On 9 August 1902, London witnesses the coronation of Edward VII: “great rejoicing and elaborate tomfoolery … I never saw anything to compare with the pageant, except Yankee circuses and Alhambra ballets; nor did I ever see anything so hopeless and so tragic”. Rather than coming “straight from the Hotel Cecil to a five-guinea seat among the washed”, London comes straight from the East End, and remarks how few joined him. “The East End, as a whole, remained in the East End and got drunk.”

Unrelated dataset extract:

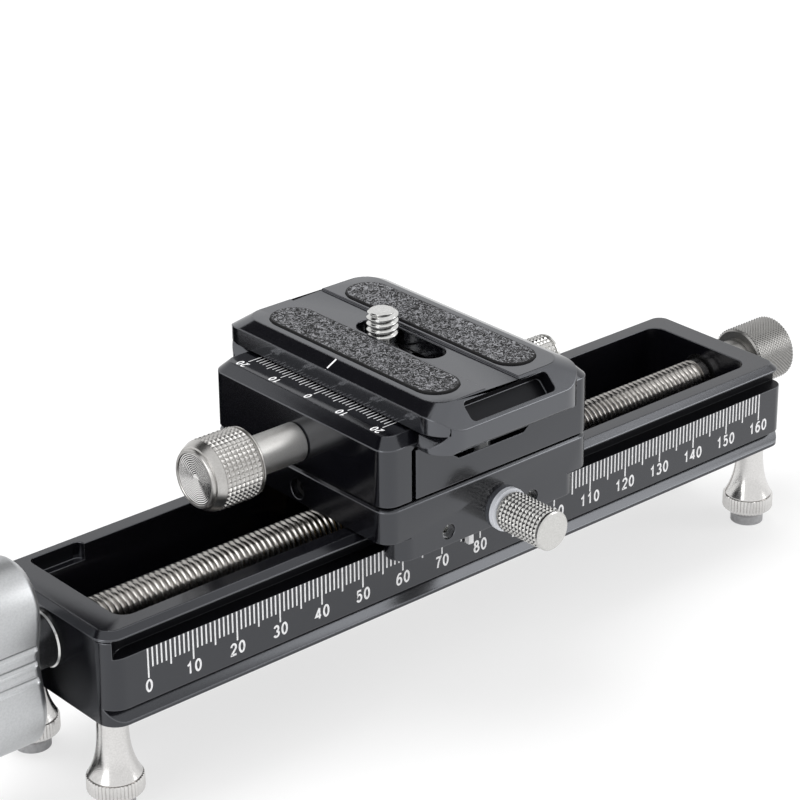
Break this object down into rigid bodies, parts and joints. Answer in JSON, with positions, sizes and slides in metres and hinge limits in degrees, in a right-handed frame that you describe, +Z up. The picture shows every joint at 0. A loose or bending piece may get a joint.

Anyone looking for an aesthetic appreciation of the Edwardian East End will look in vain. What London saw most of all was dreariness. “Whitechapel, Hoxton, Spitalfields, Bethnal Green, and Wapping to the East India Docks. The color of life is gray and drab. Everything is helpless, hopeless, unrelieved, and dirty. Bath-tubs are a thing totally unknown, as mythical as the ambrosia of the gods.” London finishes his book with some vague political musings about the people being done down by “the national debt” and capital, but it’s hard to buy when the overwhelming sense is of misanthropy – London doesn’t see people in the East End, just rather grubby objects. Biographer Kevin Starr maintains London’s socialism “always had a streak of elitism in it, and a good deal of pose.” He liked to wear a workman’s flannel shirt, but “London’s badge of solidarity with the working class looked as if it had been specially laundered for the occasion”.

London was to return to America and file his copy. It was a success, as ‘The Road’ would be a few years later, this time charting his time as a vagrant in the 1890s. London, often accused of plagiarism in his attempt to keep up a punishing pace of work, was not one to use an idea once where twice would do.